• PROBLEM:
Please output the lines shown below exactly as they appear.

★ ★ ★

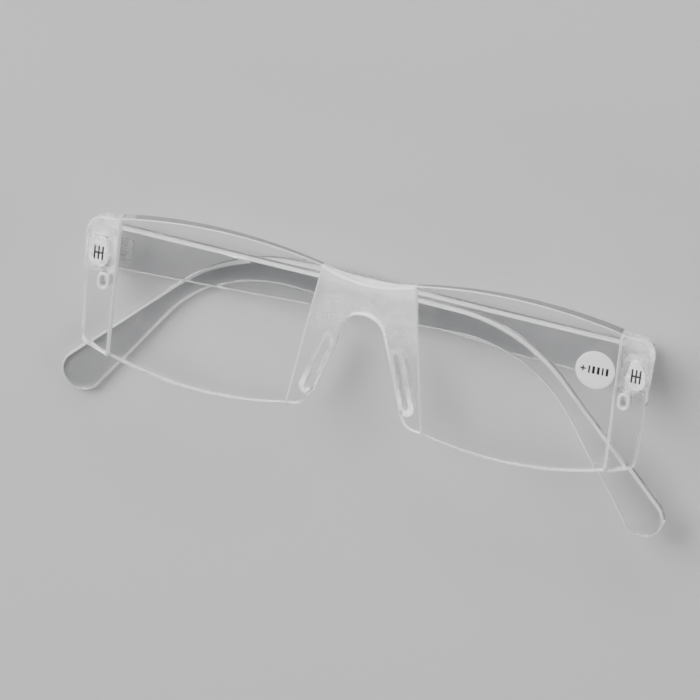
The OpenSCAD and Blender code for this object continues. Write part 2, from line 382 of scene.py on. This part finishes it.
def frosting(name, clear_y, matte_y, milk, rough, cloud, rim, behind=None):
    """Moulded plastic, its faces blasted matte above matte_y and running out to clear at clear_y.
    With behind, only what is deeper than that is matte. rim is the painted highlight on the
    rounded
    edges, how white they look: each entry fades in from its first height to its second, up to its
    whiteness."""
    m, nt, b, co = new_material(name)
    y, z = xyz(nt, co)[1:]
    wander = maths(nt, "MULTIPLY", maths(nt, "SUBTRACT", noise(nt, co, 1300, 5, 0.65), 0.5), 0.006)
    matte = smooth_step(nt, maths(nt, "ADD", y, wander), clear_y, matte_y)
    patches = smooth_step(nt, noise(nt, co, 1.0, 2, 0.5, cloud), 0.2, 0.8)
    matte = maths(nt, "MULTIPLY", matte, maths(nt, "MULTIPLY_ADD", patches, 0.35, 0.65))
    face = facing(nt)
    matte = maths(nt, "MULTIPLY", matte, smooth_step(nt, face, 0.55, 0.9))
    if behind is not None:
        matte = maths(nt, "MULTIPLY", matte, smooth_step(nt, z, behind, behind - 0.0008))
    grain = noise(nt, co, 4200, 3, 0.75)
    b.inputs["IOR"].default_value = PLASTIC_IOR
    tint = (0.985, 0.985, 0.985)
    nt.links.new(ramp(nt, grain, [(0.3, tuple(c * 0.95 for c in tint)), (0.7, tint)]),
                 b.inputs["Base Color"])
    uneven = maths(nt, "MULTIPLY_ADD", matte, rough, maths(nt, "MULTIPLY", grain, 0.05))
    nt.links.new(uneven, b.inputs["Roughness"])
    speckle = smooth_step(nt, noise(nt, co, 1900, 2, 0.6), 0.34, 0.66)
    white = maths(nt, "MULTIPLY", matte, maths(nt, "MULTIPLY_ADD", speckle, milk, milk * 0.5))
    # Painted highlight: the rounded edges are whitened in bands of height, over the real frosting.
    for y0, y1, amount in rim:
        edge = maths(nt, "MULTIPLY", painted_highlight_mask(nt, face), smooth_step(nt, y, y0, y1))
        white = maths(nt, "MAXIMUM", white, maths(nt, "MULTIPLY", edge, amount))
    nt.links.new(maths(nt, "SUBTRACT", 1.0, white), b.inputs["Transmission Weight"])
    bump(nt, b, maths(nt, "MULTIPLY", grain, matte), 0.35, 0.00006)
    let_lamps_through(nt, b, 0.85)
    return m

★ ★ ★

• RESULT OF THE TASK:
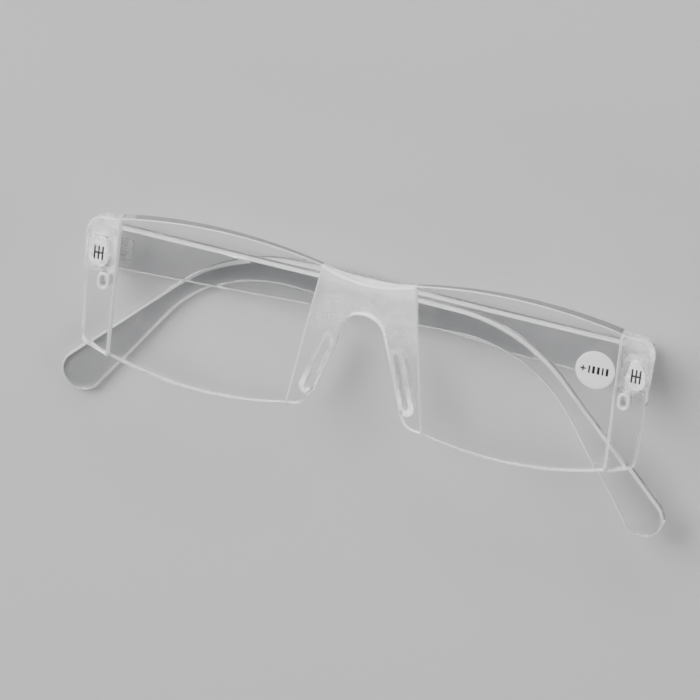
The OpenSCAD and Blender code for this object continues. Write part 2, from line 382 of scene.py on. This part finishes it.
def frosting(name, clear_y, matte_y, milk, rough, cloud, rim, behind=None):
    """Moulded plastic, its faces blasted matte above matte_y and running out to clear at clear_y.
    With behind, only what is deeper than that is matte. rim is the painted highlight on the
    rounded
    edges, how white they look: each entry fades in from its first height to its second, up to its
    whiteness."""
    m, nt, b, co = new_material(name)
    y, z = xyz(nt, co)[1:]
    wander = maths(nt, "MULTIPLY", maths(nt, "SUBTRACT", noise(nt, co, 1300, 5, 0.65), 0.5), 0.006)
    matte = smooth_step(nt, maths(nt, "ADD", y, wander), clear_y, matte_y)
    patches = smooth_step(nt, noise(nt, co, 1.0, 2, 0.5, cloud), 0.2, 0.8)
    matte = maths(nt, "MULTIPLY", matte, maths(nt, "MULTIPLY_ADD", patches, 0.35, 0.65))
    face = facing(nt)
    matte = maths(nt, "MULTIPLY", matte, smooth_step(nt, face, 0.55, 0.9))
    if behind is not None:
        matte = maths(nt, "MULTIPLY", matte, smooth_step(nt, z, behind, behind - 0.0008))
    grain = noise(nt, co, 4200, 3, 0.75)
    b.inputs["IOR"].default_value = PLASTIC_IOR
    tint = (0.985, 0.985, 0.985)
    nt.links.new(ramp(nt, grain, [(0.3, tuple(c * 0.95 for c in tint)), (0.7, tint)]),
                 b.inputs["Base Color"])
    uneven = maths(nt, "MULTIPLY_ADD", matte, rough, maths(nt, "MULTIPLY", grain, 0.05))
    nt.links.new(uneven, b.inputs["Roughness"])
    speckle = smooth_step(nt, noise(nt, co, 1900, 2, 0.6), 0.34, 0.66)
    white = maths(nt, "MULTIPLY", matte, maths(nt, "MULTIPLY_ADD", speckle, milk, milk * 0.5))
    # Painted highlight: the rounded edges are whitened in bands of height, over the real frosting.
    for y0, y1, amount in rim:
        edge = maths(nt, "MULTIPLY", painted_highlight_mask(nt, face), smooth_step(nt, y, y0, y1))
        white = maths(nt, "MAXIMUM", white, maths(nt, "MULTIPLY", edge, amount))
    nt.links.new(maths(nt, "SUBTRACT", 1.0, white), b.inputs["Transmission Weight"])
    bump(nt, b, maths(nt, "MULTIPLY", grain, matte), 0.35, 0.00006)
    let_lamps_through(nt, b, 0.85)
    return m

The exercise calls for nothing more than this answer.